In the days and weeks following the terrorist attacks, these measures seemed extreme but necessary to many in Congress. But as time has gone by, the mood has changed on the Hill. Already the House of Representatives, led by a Republican, has voted to withdraw funding for the parts of the law pertaining to "sneak and peek." The Senate is taking up some provisions as well, and 154 cities, towns, and counties have passed resolutions opposing the act.
Sensing the tone has changed, Ashcroft has decided to take his message straight to the people - to bring the good news about what the Patriot Act has accomplished and pave the way for Patriot Act II that would expand on the powers of the first. He points out that there has not been a successful attack on American soil since Patriot I was passed and that that is because the law "closes gaping holes in our ability to investigate terrorists."
One proposed sequel to the law, the Victory Act, would, among other things, treat drug possession as a "terrorist offense" and treat drug dealers as "narcoterrorist kingpins."
At first glance all of this fits with Ashcroft's promise immediately following the Sept. 11 attacks to treat terrorists the way the Kennedy administration treated mobsters: Arrest them for "spitting on the sidewalk" if that's how they could get them.
Those are fine words and a fine goal, but they simply don't match the way Ashcroft and his Justice Department are prosecuting the war on terror. Arresting people for spitting on the sidewalk means following a known enemy closely and waiting for him to slip up. Ashcroft's goal thus far seems completely different.

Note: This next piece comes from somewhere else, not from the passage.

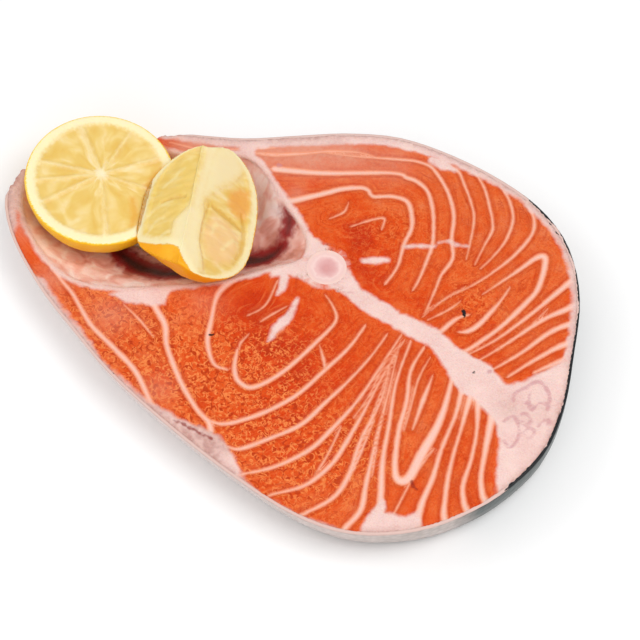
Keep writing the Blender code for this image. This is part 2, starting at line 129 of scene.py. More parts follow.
# Septa, the thin fat sheets between the flakes: widths along each in mm, then its course
SEPTA = [
    # flakes over the backbone
    ((0.5, 1.3, 1.5, 1.6, 1.4, 0.6), [(-27, 44), (-17, 50), (-8, 56), (1, 62), (6, 64), (10, 64), (17, 61), (23, 57),
     (28, 52), (33, 44), (38, 38), (39, 30), (41, 24), (44, 14)]),
    ((3, 1.6, 1.9, 1.5, 1.5, 0.7), [(-35, 28), (-21, 37), (-4, 51), (2, 55), (4, 55), (8, 56), (14, 55), (20, 50),
     (25, 44), (29, 38), (31, 33), (34, 24), (35, 19)]),
    ((2.8, 2.2, 1.6, 1.9, 1.7, 0.9), [(-23, 19), (-15, 30), (-11, 36), (-6, 41), (-3, 42), (0, 41), (5, 45), (10, 47),
     (14, 45), (19, 39), (21, 32), (25, 23), (26, 15)]), ((0.5, 1, 1, 0.5), [(2, 26), (6, 33), (9, 36), (11, 32)]),
    ((0.4, 0.9, 0.4), [(-6, 24), (-4, 29), (-5, 33)]),
    ((1.6, 1.1, 1, 0.4), [(11, 68), (17, 69), (22, 66), (29, 61), (34, 56), (38.7, 47.5), (41.8, 41)]),
    ((1, 1.2, 1.1, 0.4), [(23, 72), (29, 69), (36, 63), (40, 59), (42.1, 55.7), (43.7, 48.4), (45.6, 41)]),
    ((1, 1.2, 1.1, 0.4), [(33, 73), (38, 71), (43, 67), (45.9, 62.7), (48.2, 55.2), (48.6, 47), (48.2, 41)]),
    ((1, 1.3, 1.4, 1, 0.7, 0.5), [(45, 73), (50, 70), (53, 66), (54.2, 60.8), (54.1, 52.2), (53.1, 46), (51.6, 38.7),
     (49.3, 31.5), (46.3, 24.6), (44.4, 15.6)]),
    ((0.5, 1, 1.8, 2.6, 2.4, 2, 1.9, 1.7, 1.4), [(55, 33), (57, 41), (59, 49), (60.5, 56), (62.5, 59), (65, 56),
     (68.5, 47), (68.8, 39.8), (67.6, 26.2), (65, 14.6), (63, 9)]),
    ((0.5, 1.1, 1.6, 2.6), [(64, 7), (69, 20), (72, 33), (74, 45), (76, 58)]),
    ((0.5, 1.3, 2.2, 3.2), [(69, 9), (73, 22), (77, 37), (81, 46), (84, 53)]),
    ((0.7, 1.5, 2.3, 3.4), [(75, 10), (79, 22), (82, 35), (86, 43), (90, 48)]),
    ((0.8, 1.8, 3.2), [(81, 12), (84, 22), (88, 33), (93, 41)]), ((1, 2.6), [(87, 19), (94, 34)]),
    # the fan of fine ones where the flakes meet at the middle
    ((0.4, 0.8, 0.4), [(44.3, 12.5), (45.6, 22), (48.4, 31)]),
    ((0.4, 0.8, 0.4), [(46.5, 12.8), (49.5, 20.4), (50.6, 25.5)]),
    ((1.4, 2, 1.4, 0.6), [(52.4, 7.5), (52.9, 14.3), (53.9, 19.6), (56, 23)]),
    ((0.5, 1.1, 1.8, 2.2, 2, 0.8), [(60.7, 40.7), (61.4, 34.6), (61.4, 27.9), (61.1, 21.6), (59.7, 17.6),
     (57.6, 15.6)]), ((0.4, 0.8, 0.5), [(72, 17), (75, 30), (76, 42)]),
    # flakes under the backbone
    ((4.2, 3.4, 2.4, 1.7, 2, 1.6, 1), [(-13, -9), (-16, -15), (-17, -22), (-16, -27), (-12, -34), (-7, -42), (0, -47),
     (5, -46)]),
    ((1.2, 2, 1.9, 1.8, 1.7, 1.2, 0.4), [(3, -38), (6, -43), (9, -46), (12, -47), (16, -46), (19, -40), (21, -31),
     (22, -18), (22, -8), (18, -4), (13, -2)]), ((0.5, 0.8, 0.4), [(-4, -8), (-1, -18), (-3, -25)]),
    ((0.8, 1.8, 1.7, 1.7, 1.5, 0.8), [(9, -65), (17, -63), (23, -55), (27, -47), (30, -37), (31, -26), (32, -13),
     (31, -3)]), ((0.4, 1.2, 0.5), [(24, -19), (28, -22), (31, -25)]),
    ((0.6, 1.8, 1.6, 1.9, 1.3, 0.9, 0.7), [(24, -68), (28, -66), (33, -57), (38, -46), (39, -35), (40, -23),
     (40, -11), (39, -1)]),
    ((0.8, 1.7, 1.8, 1.1, 0.7), [(34, -73), (41, -64), (46, -52), (47, -41), (47, -27), (45, -12), (43, 2)]),
    ((0.8, 1.8, 1.8, 0.9, 0.5), [(46, -73), (53, -63), (55, -52), (54, -43), (51, -28), (47, -11), (45, 1)]),
    ((0.4, 0.9, 0.5), [(54, -62), (52, -50), (49, -39)]),
    ((1, 1.9, 1.5, 0.8, 0.5), [(58, -73), (63, -61), (62, -51), (57, -38), (53, -22), (47, -9), (45, 1)]),
    ((1.8, 2.2, 1.5, 0.9, 0.6), [(72, -70), (73, -59), (68, -49), (61, -35), (53, -18), (45, -2)]),
    ((3, 2.4, 1.6, 1.3, 0.9), [(83, -62), (74, -49), (67, -39), (61, -28), (53, -14), (47, 2)]),
    ((0.8, 1.5, 1.8, 2.4, 3.4, 3.6, 2.6, 1.6), [(52, 3), (54, -7), (60, -17), (65, -28), (72, -39), (76, -42),
     (78, -39), (76, -30), (74, -19), (71, -10), (67, -1)]), ((0.5, 2, 0.5), [(61, -4), (64, -13), (68, -24)]),
    ((0.4, 0.8, 0.5), [(56, 1), (58, -8), (62, -17), (66, -26)]),
    ((0.3, 0.6, 0.4), [(44, -4), (46, -13), (49, -24), (50, -33)]),
    ((0.3, 0.6, 0.4), [(45, -4), (49, -14), (53, -25), (57, -36), (59, -44)]),
    ((0.3, 0.6, 0.4), [(45, -2), (50, -12), (56, -24), (62, -36), (66, -45)]),
    ((0.4, 0.8, 0.3), [(60, -32), (64, -39), (68, -46)]), ((0.5, 0.9, 0.4), [(3, -37), (2, -35), (2, -31)]),
    ((0.5, 0.9, 0.4), [(2, -24), (3, -20), (5, -14)]),
    ((3.4, 2.2, 1.7, 1.4, 2.2), [(92, -55), (87, -44), (84, -34), (80, -24), (76, -11), (72, -2)]),
    ((2.8, 1.8, 1.5, 1.2, 2.4), [(98, -47), (92, -38), (86, -27), (81, -15), (76, -3)]),
    ((2.4, 1.8, 1.5, 1.4, 2.6), [(101, -38), (94, -31), (90, -21), (85, -11), (78, -1)]),
    ((2.6, 1.8, 3), [(104, -32), (97, -25), (91, -14), (86, -4)]),
    ((0.5, 0.9, 0.5), [(82, -52), (79, -38), (78, -26)]), ((0.6, 1.2, 0.6), [(56, -30), (60, -42), (63, -52)]),
    # belly
    ((1, 1.4, 1.8, 2.2, 1.5), [(-88, -47), (-77, -51), (-64, -55), (-56, -57), (-43, -62), (-30, -64), (-19, -66),
     (-8, -71), (-2, -73)]),
    ((2, 2.6, 2, 2, 1.8, 2.6), [(-33, -41), (-30, -43), (-23, -46), (-18, -51), (-12, -55), (-3, -60), (7, -64),
     (13, -65), (16, -67)]), ((0.4, 1, 0.5), [(-39, -49), (-31, -50), (-23, -52)]),
    ((0.5, 1, 0.8), [(-72, 13), (-61, 18), (-50, 27), (-41, 35)]),
    ((0.8, 1.4, 1, 0.5), [(-45, 29), (-39, 33), (-32, 39), (-24.5, 46.5), (-15.5, 53), (-8, 55.5)]),
    ((0.5, 0.9, 0.6), [(-60, 22), (-50, 31), (-40, 41)]), ((0.5, 1, 0.6), [(-46, 28), (-38, 33), (-27, 44)])]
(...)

He is intent on broadening the sidewalk the terrorists are walking on; redefining its borders so that more and more people can be monitored for spitting. The proposed "Victory Act" is case in point. Drug use and drug selling are illegal and should be punishable, but even if a small sliver of drug money goes to terrorists, does that mean all drug offenses should have the potential to be made into terrorist offenses?
There are, after all, a lot of illegal activities that could somehow be used to raise money for terrorists - corporate fraud, ticket scalping, bootlegging CDs. What's to prevent these offenses from being added to the list of terrorist acts by well-meaning or completely cynical politicians?
That's what a lot of public interest groups, from the ACLU to the NRA, are wondering.
There is a larger issue behind the Patriot Act debate though: Is it the right approach? When the law was passed six weeks after Sept. 11, the country was wondering how it could have been caught so off guard. The attacks came like a bolt from the blue. And in that environment the passing of the Patriot Act is understandable - paranoid perhaps, but understandable.
But we've learned a lot since then. There were warning signs and they were missed. There were miscommunications and mistakes - the CIA had information about hijackers that it didn't share with the FBI, "20th hijacker" Zacarias Moussaoui sat in a prison cell.
All of which seems to indicate that while some legal changes may be necessary, our real problem is watching bad guys on the sidewalk, not stretching its boundaries.